Everything becomes luminous, and streams with the glory of God, when we believe in the Trinity and live within the Trinity: “[The New Jerusalem] has the glory of God, and the radiance of it is like a precious stone, like jasper, clear as crystal” (Revelation 21:11).
Balthasar taught the following profound truth to me, perhaps the profoundest of all: the infinite “intervals” of the Trinitarian relations (the divine Persons are “really distinct”: the Son is “not” the Father, the Father is “not” the Son, etc.) produce all the beauty of this world, and only the Trinitarian “intervals” can absorb all the abysses of this world, making beauty shine even through the hell of despair and malice and godforsakenness that is our history of carnage.
Aquinas says that magnificent thing about all the wonder of creation being marked by the specific contours of the Trinitarian life: “The processions of the Persons are also in some way the cause and ‘ratio’ of creation…” (ST I, q. 45, a. 7, ad 3).
Balthasar extends this essential insight of Trinitarian metaphysics to history: all wonders speak the Trinity and no hell can escape the Trinity.
An anti-Trinitarian monotheism cannot encompass our hells. The pharisaical unitarianism of a hardened Christian heart is the consummate idolatry. That is why John ends his first letter, “Little children, keep yourselves from idols” (I John 5:21).
To see the persons that the good Father places in our life, convenient or not, as the neighbors I am to justify, whatever the cost to me, to be filled with gratitude for even that cost, is to be a Trinitarian Christian, is to be love in the world, is to be a person who makes love shine in the world. The conducting of this mission, the Christian mission, is the beginning of eternal life.
[The following astonishing passage by Balthasar provides a powerful overview of the Trinitarian life: “The Father strips Himself, without remainder, of His Godhead and hands it over to the Son; He ‘imparts’ to the Son all that is His. ‘All that is Thine is Mine’ (John 17:10). The Father must not be thought to exist ‘prior’ to this self-surrender (in an Arian sense): He IS the movement of self-giving that holds nothing back.
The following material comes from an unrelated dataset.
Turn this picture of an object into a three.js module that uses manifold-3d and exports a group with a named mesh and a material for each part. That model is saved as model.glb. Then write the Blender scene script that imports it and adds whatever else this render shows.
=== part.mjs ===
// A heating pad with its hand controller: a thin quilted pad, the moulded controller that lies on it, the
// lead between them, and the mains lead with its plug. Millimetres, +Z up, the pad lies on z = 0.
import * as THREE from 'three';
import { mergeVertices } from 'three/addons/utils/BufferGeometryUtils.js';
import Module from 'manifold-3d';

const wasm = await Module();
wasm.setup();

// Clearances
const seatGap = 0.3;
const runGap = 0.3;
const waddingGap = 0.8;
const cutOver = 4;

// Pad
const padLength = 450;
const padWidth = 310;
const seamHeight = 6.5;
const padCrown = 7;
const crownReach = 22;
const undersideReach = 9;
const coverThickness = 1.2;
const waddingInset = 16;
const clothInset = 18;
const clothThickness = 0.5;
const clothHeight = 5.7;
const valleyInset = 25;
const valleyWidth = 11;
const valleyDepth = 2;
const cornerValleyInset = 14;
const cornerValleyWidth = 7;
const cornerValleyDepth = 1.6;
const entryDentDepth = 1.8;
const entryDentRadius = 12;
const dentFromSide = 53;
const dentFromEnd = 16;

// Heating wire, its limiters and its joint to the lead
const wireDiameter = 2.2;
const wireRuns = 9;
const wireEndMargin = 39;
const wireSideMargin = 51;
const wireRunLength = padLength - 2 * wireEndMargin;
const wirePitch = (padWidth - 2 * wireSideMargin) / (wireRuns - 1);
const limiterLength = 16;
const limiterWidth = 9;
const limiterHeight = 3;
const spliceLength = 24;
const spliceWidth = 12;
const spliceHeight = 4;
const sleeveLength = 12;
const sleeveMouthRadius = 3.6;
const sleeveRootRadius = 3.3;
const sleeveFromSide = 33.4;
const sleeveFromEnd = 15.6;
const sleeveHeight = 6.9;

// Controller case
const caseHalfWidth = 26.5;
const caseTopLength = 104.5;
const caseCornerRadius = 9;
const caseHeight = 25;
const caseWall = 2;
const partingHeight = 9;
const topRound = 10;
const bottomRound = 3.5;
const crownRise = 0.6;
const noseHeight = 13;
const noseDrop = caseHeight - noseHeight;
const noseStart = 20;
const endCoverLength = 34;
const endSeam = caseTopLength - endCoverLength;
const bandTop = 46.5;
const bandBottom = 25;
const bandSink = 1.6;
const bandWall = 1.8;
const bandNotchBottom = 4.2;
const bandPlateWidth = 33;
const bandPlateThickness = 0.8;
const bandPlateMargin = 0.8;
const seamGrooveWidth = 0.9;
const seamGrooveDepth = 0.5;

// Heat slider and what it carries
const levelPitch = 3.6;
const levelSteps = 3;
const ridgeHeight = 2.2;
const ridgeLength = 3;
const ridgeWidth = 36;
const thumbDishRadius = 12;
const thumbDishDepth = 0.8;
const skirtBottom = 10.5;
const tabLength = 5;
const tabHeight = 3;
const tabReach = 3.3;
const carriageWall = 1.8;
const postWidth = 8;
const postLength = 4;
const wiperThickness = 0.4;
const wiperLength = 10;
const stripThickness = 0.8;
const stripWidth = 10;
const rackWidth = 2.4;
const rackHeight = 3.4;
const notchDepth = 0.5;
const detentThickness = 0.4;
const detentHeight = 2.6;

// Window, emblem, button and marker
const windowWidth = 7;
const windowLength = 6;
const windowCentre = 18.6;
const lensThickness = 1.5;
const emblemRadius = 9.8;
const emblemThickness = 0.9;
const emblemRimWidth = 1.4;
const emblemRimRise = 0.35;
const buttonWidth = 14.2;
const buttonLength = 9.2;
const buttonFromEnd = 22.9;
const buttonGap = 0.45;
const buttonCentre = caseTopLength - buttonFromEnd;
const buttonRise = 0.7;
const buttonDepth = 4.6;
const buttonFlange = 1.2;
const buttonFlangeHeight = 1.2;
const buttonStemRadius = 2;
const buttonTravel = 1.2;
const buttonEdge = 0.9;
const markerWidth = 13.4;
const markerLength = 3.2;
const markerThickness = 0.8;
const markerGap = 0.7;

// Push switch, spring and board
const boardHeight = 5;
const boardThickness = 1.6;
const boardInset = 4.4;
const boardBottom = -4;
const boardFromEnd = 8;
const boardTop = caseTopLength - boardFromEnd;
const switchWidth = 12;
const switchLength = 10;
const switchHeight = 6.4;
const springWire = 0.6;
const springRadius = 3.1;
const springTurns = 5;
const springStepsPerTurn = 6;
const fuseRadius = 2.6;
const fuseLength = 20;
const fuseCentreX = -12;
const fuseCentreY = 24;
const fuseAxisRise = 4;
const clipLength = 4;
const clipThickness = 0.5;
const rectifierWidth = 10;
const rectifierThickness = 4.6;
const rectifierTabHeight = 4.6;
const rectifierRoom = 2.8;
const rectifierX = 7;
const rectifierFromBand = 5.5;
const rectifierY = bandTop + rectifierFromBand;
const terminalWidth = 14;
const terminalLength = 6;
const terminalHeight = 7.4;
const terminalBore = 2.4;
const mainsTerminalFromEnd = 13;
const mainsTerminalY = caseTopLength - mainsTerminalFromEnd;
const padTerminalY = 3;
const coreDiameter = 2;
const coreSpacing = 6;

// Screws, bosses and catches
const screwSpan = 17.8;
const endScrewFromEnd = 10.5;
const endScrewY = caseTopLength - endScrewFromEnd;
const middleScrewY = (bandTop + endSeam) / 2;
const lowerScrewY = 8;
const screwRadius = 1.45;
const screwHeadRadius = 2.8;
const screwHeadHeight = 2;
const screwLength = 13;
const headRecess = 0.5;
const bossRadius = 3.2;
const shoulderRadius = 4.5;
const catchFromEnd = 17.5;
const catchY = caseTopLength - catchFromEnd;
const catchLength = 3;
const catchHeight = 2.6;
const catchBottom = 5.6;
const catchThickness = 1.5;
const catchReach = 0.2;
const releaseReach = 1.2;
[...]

This divine act that brings forth the Son, that is, the second way of participating in (and of being) the identical Godhead, involves the positing of an absolute, infinite ‘distance’ that can contain and embrace all the other distances that are possible within the world of finitude, including the distance of sin. Inherent in the Father’s love is an absolute renunciation: He will not be God for Himself alone. He lets go of His divinity and, in this sense, manifests a (divine) God-lessness (of love, of course). The latter must not be confused with the godlessness that is found within the world, although it undergirds it, renders it possible, and goes beyond it. The Son’s answer to the gift of Godhead (of equal substance with the Father) can only be eternal thanksgiving (‘eucharistia’) to the Father, the Source—a thanksgiving as selfless and unreserved as the Father’s original self-surrender. Proceeding from both, as their subsistent ‘We,’ there breathes the ‘Spirit’ Who is common to both: as the essence of love, He maintains the infinite difference between Them, seals it, and, since He is the one Spirit of Them both, bridges it” (Theo-Drama, Vol. IV: The Action).]